Hi there,

To understand the theoretical performance of a kernel, is it true that each spu basically performs one alu instruction group per clock cycle? (Or four every four clock cycles or something taking into account elements being processed in groups?) This does yield the 500GFLOPs float4 multiply-add performance. But does it also hold in particular for double precision multiply-add (which would then give about 100GFLOPS), and for instruction groups in which the transcendental unit is doing something "complicated" like a sin, square root, or reciprocal?

Thanks,

Steven.

To understand the theoretical performance of a kernel, is it true that each spu basically performs one alu instruction group per clock cycle? (Or four every four clock cycles or something taking into account elements being processed in groups?) This does yield the 500GFLOPs float4 multiply-add performance.
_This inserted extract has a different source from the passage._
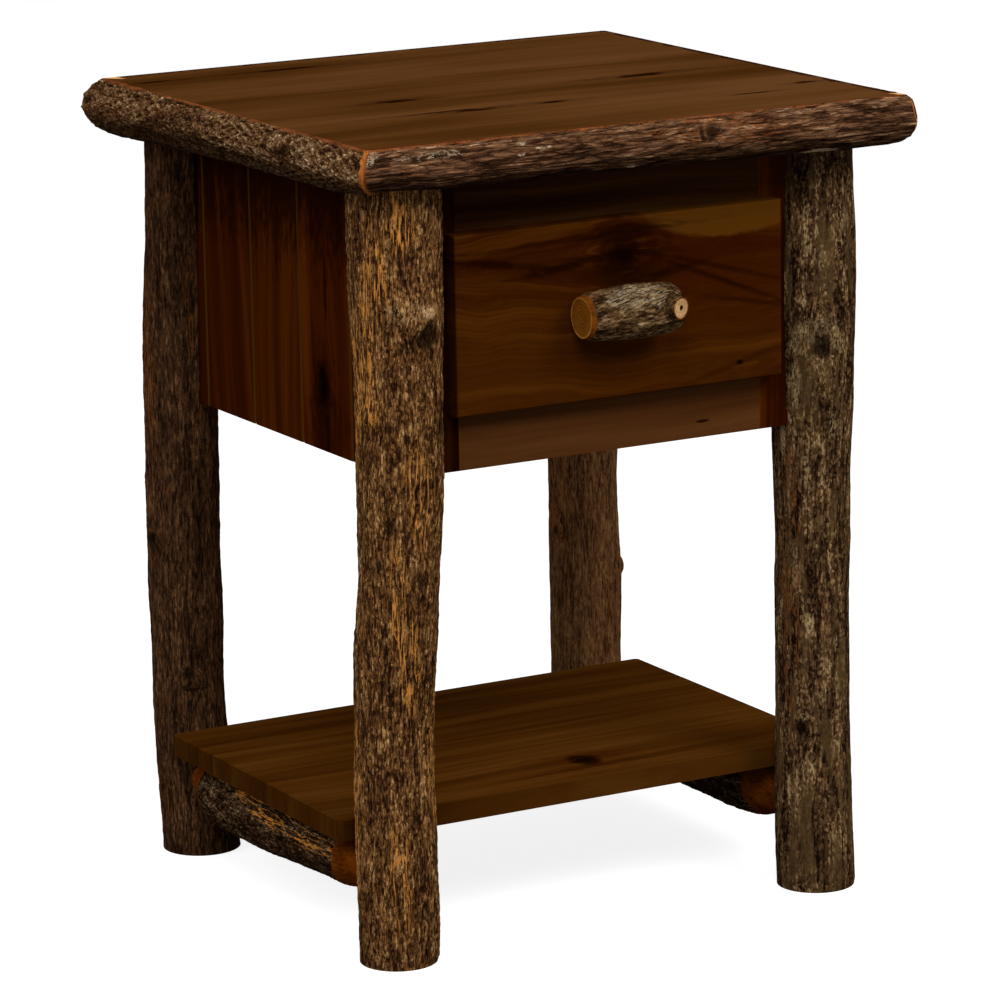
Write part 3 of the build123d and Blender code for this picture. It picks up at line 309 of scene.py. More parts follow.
# What single boards show.
MARKS = {
    "drawer_front": dict(
        seed=4.3, wave=0.02, bands=50, contrast=0.7, fine=1.15,
        knots=[(2, 594, 8, 3.3), (117, 488, 2.2, 5)],
        patches=[
            (70, 566, 120, 46, -0.1, REDDISH, 0.7, 0.5), (112, 642, 100, 42, 0, SAPWOOD, 0.9, 0.05),
            (-128, 599, 44, 3, -0.17, STREAK, 0.85, 0.7), (-62, 588, 34, 3.4, 0.12, STREAK, 0.85, 0.7),
            (44, 574, 30, 3.6, 0.16, STREAK, 0.8, 0.7), (104, 560, 60, 2.6, -0.4, STREAK, 0.75, 0.7),
            (96, 574, 64, 2.2, -0.28, STREAK, 0.6, 0.7), (130, 540, 50, 2.4, -0.2, STREAK, 0.65, 0.7),
            (-60, 611, 120, 2, 0.03, STREAK, 0.5, 0.7), (116, 488, 44, 2.4, 0.25, STREAK, 0.6, 0.7),
            (4, 596, 34, 36, 0, STREAK, 0.6, 0.7), (2, 590, 20, 22, 0, STREAK, 0.8, 0.6),
            (-20, 586, 62, 12, 0.05, STREAK, 0.3, 0.6), (-60, 500, 230, 46, 0, TAN, 0.3, 0.95),
        ],
    ),
    "side_board_left_3": dict(stain="amber", bands=60),
    "side_board_left_4": dict(
        shade=1.2325, contrast=0.5, knots=[(479, -61, 14, 1)],
        patches=[
            (563, -69, 34, 2.4, 0, STREAK, 0.8, 0.4), (433, -68, 24, 3.4, 0, STREAK, 0.8, 0.4),
            (476, -62, 42, 20, 0, STREAK, 0.55, 0.6), (500, -45, 60, 2, 0.08, STREAK, 0.5, 0.6),
            (440, -64, 30, 34, 0, STREAK, 0.5, 0.7), (481, -62, 14, 5, 0, CORE, 1, 0.4),
        ],
    ),
    "shelf_board_1": dict(
        knots=[(26, -95, 6, 1)],
        patches=[(28, -92, 46, 32, 0, REDDISH, 0.4, 0.8), (26, -95, 13, 16, 0, STREAK, 0.9, 0.4)],
    ),
    # painted shade: the top rail is darkened, as it lies in the shade of the top's overhang
    "rail_top": dict(shade=0.5),
    "rail_bottom": dict(contrast=0.5, patches=[(90, 436, 6, 1.3, 0, STREAK, 0.9, 0.4)]),
    # painted shade: the left stile is darkened, as the leg and the drawer front shade it
    "stile_left": dict(shade=0.3),
    "stile_right": dict(shade=0.95),
}
# Dark checks in the top: (x, y, half length, half width) in mm.
TOP_CHECKS = [
    (-98, 204, 24, 3.5), (-231, 203, 14, 2.5), (-110, -26, 19, 6), (-82, -110, 18, 4.5), (-6, -110, 15, 5),
    (138, -18, 23, 7), (161, -168, 16, 2.5), (231, -140, 12, 4.5), (-106, -104, 34, 2.5),
]


def paint_boards():
    """Give each board its wood. Returns that of the top, which the sawn logs round it share."""
    checks = [(x, y, 2.4 * half, 1.3 * wide, 0, CHECK, 0.45, 0.7) for x, y, half, wide in TOP_CHECKS]
    checks += [(x, y, half, wide, 0, STREAK, 0.9, 0.45) for x, y, half, wide in TOP_CHECKS]
    top = board("wood_top", "top", "X", "Y", 2.6, shade=0.9, bands=14, contrast=1.15, patches=checks)
    for order, name in enumerate(sorted(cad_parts)):
        group = next((g for g in sorted(BOARDS, key=len, reverse=True) if name.startswith(g)), None)
        if group is None or name.endswith("screws"):
            continue
        if group == "top_plank":
            paint(name, top)
            continue
        stain, grain, wide, shared = BOARDS[group]
        looks = {"stain": stain, "seed": 1.7 + order * 0.61, **shared, **MARKS.get(name, {})}
        # every side board gets the painted shade under the top over its own patches
        if group == "side_board":
            looks["patches"] = [*looks.get("patches", ()), SHADE_UNDER_TOP]
        paint(name, board("wood_" + name, grain=grain, wide=wide, **looks))
    paint("edging_dowels", board("wood_dowels", "maple", "X", "Y", 3.3))
    return top


# ---------------- bark and peeled wood

# What a bark mesh carries, from 0 to 1: its relief, and how warm, pale or dark it is. dark holds
# dark knot hollows, and also painted shade on the undersides of the edging logs and at the tops of
# two legs, under the top.
SHEETS = ("height", "warm", "pale", "dark")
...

But does it also hold in particular for double precision multiply-add (which would then give about 100GFLOPS), and for instruction groups in which the transcendental unit is doing something "complicated" like a sin, square root, or reciprocal?

Thanks,

Steven.

The problem with double precision is that it uses all four alu's in the simd to perform the operation, thus automatically limiting it to 1/4th the performance. For the transcendentals, they are 1/5-1/15 the speed depending on how they are expanded. One way to see this is to disassemble a kernel that uses a transcendental and see which instructions it uses to compute it. Another way is to do run a long ALU kernel with mad instructions and one with a transcendental instruction and to see the multiplier difference between the times. The numbers above are estimates, but it's not hard to get the exact ratio's through some simple kernels.